VK: On DT, there are CIOs moving their business from looking digital to being digital. I think it is very real, and not hype. Where we are focused on is, in creating an end state where the business environment would be dynamic. The application has to scale flexibly and perform optimally. Therefore, we can provide network, compute and storage that are available for an application in a self-serve and secure manner. In addition, it has to support public & private world. We do not believe a pure public world or a pure private world exists for us segment, which is customers of 5 million USD a month, and 5,000 employees and up, in more than five countries. For that world, I am going to put everything on us and sit back.
VN: How successful do you believe you have been in making Tata Communications a global brand? How many more years do you expect it will be for you to break through the clutter, and be truly perceived as a global brand?
VK: With over 70% of the revenue coming from outside India, we really should not be viewed as an Indian brand. However, it is not about us being perceived as an Indian brand or a global brand, it is being perceived by customers and associating your brand with the services you are trying to buy. It is critical for us that they do not view us as a wholesale only company, and understand we offer enterprise services—think of us when they think of cloud services or security services. Talking of brands, we are launching a brand campaign in India too. Why in India? Because in India, every CIO knows that we sell networks, but are not aware of a variety of other services. We need to create an association with the service, even in India we have to do this before we take it outside. Short answer to your question would be, we are quarter of the way ahead. We are probably four to five years away from getting automatic association with all the customers in our key markets. We really do not mind as much about SMBs, but the enterprise segment I was referring to earlier—5 Million USD and 5,000 & up employees—we want them to think of Tata Communications when they want elastic network, compute and storage services.
When you look at our numbers, in terms of our revenue split, wholesale is 55% of our revenues today, with the remaining 45% coming from enterprise. We expect that to change to 35% wholesale and 65% enterprise in the next couple of years or so.
Additionally, by regions, NA is 18%, UK & France is 14 %, the rest of Europe being 5 to 6 %, Singapore and Hong Kong – 10% and rest of Asia – 10%. In terms of enterprise, North America and Asia is getting traction, but partly because of its size, demand in Asia is still very domestic India market focused.
VN: India seems to be gaining momentum driven by its Digital India mandate. How do you perceive this opportunity, and what do you believe will be Tata’s contribution to India specific growth story?

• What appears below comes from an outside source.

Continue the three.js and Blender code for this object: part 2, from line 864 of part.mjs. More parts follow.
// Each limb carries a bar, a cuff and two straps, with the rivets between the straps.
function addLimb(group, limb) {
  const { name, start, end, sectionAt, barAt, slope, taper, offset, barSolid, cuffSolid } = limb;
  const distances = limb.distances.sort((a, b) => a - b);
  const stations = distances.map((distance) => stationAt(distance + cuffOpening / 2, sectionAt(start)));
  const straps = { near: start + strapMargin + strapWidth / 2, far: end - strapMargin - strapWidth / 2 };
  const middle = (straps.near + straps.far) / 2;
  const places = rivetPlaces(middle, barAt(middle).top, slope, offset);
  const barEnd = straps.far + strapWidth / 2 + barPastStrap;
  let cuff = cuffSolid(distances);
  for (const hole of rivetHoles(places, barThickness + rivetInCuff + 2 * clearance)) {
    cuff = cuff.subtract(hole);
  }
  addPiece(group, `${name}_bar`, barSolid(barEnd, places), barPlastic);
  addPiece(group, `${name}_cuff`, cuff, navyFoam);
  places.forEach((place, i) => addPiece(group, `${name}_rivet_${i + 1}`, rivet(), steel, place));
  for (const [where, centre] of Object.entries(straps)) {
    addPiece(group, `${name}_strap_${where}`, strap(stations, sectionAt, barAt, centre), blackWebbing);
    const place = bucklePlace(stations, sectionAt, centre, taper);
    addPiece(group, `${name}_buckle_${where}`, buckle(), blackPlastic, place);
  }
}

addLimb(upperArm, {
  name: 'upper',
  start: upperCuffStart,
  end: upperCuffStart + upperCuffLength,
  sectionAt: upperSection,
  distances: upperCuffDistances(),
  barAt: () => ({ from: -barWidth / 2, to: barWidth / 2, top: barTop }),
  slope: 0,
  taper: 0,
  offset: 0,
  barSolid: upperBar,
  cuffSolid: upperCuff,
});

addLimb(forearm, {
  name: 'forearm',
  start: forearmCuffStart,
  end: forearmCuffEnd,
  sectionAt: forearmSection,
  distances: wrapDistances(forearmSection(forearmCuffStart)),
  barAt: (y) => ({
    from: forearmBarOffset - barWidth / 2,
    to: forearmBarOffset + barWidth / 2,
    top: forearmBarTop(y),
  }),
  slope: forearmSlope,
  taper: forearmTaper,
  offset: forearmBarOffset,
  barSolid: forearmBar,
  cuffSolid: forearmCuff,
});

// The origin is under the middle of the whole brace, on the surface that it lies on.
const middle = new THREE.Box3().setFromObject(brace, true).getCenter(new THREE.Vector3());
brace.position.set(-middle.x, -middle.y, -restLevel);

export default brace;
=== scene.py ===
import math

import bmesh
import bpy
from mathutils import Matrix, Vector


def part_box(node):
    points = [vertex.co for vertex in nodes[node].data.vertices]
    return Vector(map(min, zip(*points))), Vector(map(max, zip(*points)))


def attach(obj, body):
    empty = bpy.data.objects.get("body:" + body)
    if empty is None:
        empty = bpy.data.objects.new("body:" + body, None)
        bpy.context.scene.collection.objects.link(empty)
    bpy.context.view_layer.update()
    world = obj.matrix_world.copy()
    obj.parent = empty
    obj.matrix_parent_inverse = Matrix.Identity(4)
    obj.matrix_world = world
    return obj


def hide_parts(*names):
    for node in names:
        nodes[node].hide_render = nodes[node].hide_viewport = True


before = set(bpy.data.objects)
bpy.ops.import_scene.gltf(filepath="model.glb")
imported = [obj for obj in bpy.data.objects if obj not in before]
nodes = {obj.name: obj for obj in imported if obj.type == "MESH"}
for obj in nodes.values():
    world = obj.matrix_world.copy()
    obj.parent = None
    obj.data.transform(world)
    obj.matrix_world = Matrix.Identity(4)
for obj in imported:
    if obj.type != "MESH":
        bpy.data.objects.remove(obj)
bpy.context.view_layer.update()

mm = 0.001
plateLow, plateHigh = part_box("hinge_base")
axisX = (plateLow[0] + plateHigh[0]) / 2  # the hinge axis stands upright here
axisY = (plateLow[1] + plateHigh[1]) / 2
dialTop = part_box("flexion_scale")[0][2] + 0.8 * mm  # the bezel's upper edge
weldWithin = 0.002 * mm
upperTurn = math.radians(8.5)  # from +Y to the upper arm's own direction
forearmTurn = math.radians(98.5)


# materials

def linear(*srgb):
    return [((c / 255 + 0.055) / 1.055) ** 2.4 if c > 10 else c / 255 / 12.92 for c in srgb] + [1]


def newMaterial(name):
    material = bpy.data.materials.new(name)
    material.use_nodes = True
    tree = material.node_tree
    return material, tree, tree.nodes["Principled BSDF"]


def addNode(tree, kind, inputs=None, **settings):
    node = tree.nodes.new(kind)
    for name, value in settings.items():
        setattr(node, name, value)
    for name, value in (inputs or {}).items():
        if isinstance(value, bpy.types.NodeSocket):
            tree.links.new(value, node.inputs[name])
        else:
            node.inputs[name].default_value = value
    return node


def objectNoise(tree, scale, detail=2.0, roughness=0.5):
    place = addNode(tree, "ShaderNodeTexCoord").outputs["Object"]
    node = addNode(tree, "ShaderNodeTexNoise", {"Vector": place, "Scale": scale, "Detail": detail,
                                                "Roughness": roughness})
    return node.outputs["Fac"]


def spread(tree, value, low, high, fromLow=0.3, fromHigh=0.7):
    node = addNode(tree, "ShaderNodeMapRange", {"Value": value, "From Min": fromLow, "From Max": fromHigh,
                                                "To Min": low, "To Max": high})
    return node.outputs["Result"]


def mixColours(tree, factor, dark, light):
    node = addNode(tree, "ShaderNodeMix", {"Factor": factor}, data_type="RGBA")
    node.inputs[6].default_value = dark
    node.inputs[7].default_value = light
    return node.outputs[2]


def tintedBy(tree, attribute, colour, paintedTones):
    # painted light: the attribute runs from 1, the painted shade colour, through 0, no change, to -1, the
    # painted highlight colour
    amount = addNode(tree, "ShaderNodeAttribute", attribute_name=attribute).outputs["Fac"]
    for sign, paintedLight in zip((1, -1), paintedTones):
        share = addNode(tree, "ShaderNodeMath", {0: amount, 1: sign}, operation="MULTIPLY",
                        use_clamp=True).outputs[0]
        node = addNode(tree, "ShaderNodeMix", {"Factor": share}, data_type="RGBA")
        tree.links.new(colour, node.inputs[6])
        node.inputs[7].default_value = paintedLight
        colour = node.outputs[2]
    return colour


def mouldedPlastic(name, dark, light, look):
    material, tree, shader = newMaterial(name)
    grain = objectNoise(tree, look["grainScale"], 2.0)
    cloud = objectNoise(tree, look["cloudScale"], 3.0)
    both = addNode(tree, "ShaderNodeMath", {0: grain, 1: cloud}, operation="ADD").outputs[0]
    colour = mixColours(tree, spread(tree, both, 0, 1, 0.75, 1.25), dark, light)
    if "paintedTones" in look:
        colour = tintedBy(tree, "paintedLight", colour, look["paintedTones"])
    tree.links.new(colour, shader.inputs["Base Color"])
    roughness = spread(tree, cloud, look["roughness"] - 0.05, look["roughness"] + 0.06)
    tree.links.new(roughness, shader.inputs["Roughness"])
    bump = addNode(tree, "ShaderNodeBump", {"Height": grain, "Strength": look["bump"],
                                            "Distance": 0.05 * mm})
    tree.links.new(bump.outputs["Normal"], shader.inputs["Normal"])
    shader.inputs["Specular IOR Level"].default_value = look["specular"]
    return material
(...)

VK: I think we are well positioned to be the enabler for the digital transformation in India; if it is at the government level or at the private sector; both for network as well as all the cloud enabled services. It is too early to call whether we will be an MVNO in India or not. What we will be is a global MVNE platform.

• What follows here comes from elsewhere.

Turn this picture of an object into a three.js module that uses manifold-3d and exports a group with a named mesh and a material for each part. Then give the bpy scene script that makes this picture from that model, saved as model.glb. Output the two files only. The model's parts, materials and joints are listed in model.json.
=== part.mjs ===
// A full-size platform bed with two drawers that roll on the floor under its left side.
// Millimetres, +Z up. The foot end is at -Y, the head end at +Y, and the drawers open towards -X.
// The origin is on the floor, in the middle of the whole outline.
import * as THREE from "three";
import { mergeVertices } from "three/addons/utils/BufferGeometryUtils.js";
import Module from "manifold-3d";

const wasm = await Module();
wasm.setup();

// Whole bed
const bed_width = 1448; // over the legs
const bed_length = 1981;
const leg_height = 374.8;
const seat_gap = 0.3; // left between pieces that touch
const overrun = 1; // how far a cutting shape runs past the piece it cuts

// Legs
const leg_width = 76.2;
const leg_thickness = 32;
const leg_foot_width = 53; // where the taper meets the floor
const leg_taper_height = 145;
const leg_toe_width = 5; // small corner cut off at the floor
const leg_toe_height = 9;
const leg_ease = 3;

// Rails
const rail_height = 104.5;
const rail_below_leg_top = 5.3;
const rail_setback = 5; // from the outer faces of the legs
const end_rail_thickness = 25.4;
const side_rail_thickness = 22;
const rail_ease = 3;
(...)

Coming back more specifically to your question, beyond network, compute and storage, where we will have the direct impact on digital transformation companies is with our IoT play in India. That is super exciting, the fabric that we have built which will enable us to go up and down the stack as we find opportunities. However, they will largely be industrial applications. Then, we open up our connectivity fabric with the platform on top or consumer applications to be built in. There are some consumer applications that we are looking at, if we are going to be doing it in the background or the foreground needs to be decided—on child safety, lockers, women’s safety.
VN: What is the relationship with the Government in terms of these contracts in the digital India context? Is it healthier than before in terms of the lifecycle of the project engagements as well as the kind of other associated issues with the Government?
VK: That is still there, that has not changed the digital India per se with the Government. There are quite a lot of conversations around smart city. We want to build an IoT platform regardless of all that. Once we build it smart city can be a part of it. To answer the question on a more generic basis, with this Government it is actually easier to have conversations in some areas. We have progressed quite a bit in a relatively short span of time.
RH: In general, what do you wish would happen on the technology, regulatory and economic front to help Tata Communications do better, globally?
VK: From our perspective, in terms of size and the countries we play in, we are actually not seeing any impact of economic volatility. That is because we really do believe that the digital revolution is real, and companies have to change their model, irrespective of whether they get it right or wrong they have to try it. So, we are seeing that demand side is quite strong.
From a policy perspective, I think net neutrality is an area where sooner you get clarity the better; we can make the move on the chessboard accordingly. We have a certain view, which is aligned with most of our telecom vendors. Their views are not aligned with the content people. It costs a hell lot of money – not as a consumer, when I speak as a businessperson, why should Telcos build massive networks and make it super scalable if you cannot make money from that. However, that is a policy issue that has to be looked at from the constituents’ perspective, but clarity on net neutrality will go a long way in many markets for us.
On the technology front, we are far ahead and there will always be new things coming in. We have to make money and keep customers happy.
RH: As a CEO, which communication service provider or technology company do you admire the most?
VK: None particularly stand out for me in the communication service provider space. Among the technology companies, I do admire Google and Microsoft, I think Google for the sheer scale of ambition and willingness to go after things, not just talk, but also really roll their sleeves up and try to change the underlying technology and the commercial model. Their eye on making a difference to the world, I think it is sincere. Microsoft for just the way they are pivoted under Satya Nadella. There are many case studies written on that for a long time. Case studies on culture and not a technology.
RH: As a CEO what keeps you awake at night from an internal organization perspective?
VK: It is the whole talent transformation and it is about how to transfer knowledge – our people may know a lot about customers, but they might not know enough about software, I cannot just hire 100 people from Infosys and IBM and say I have software people. They do not know anything about the networks and the telecom; we have to do a little bit of analysis. There is a massive organization restructuring, even our sales structure today having the classic segmentation of a service provider, next gen and enterprise. Second is of course making money for our shareholders—how do I get 15% return on capital, when the industry average is 6%? We have a plan to get there; it will not come by chasing every technology fad or definitely by copying our competition. Anyway, we want your feedback on any blind spots that we have on our strategy – this is a two-way street, right? Cheers.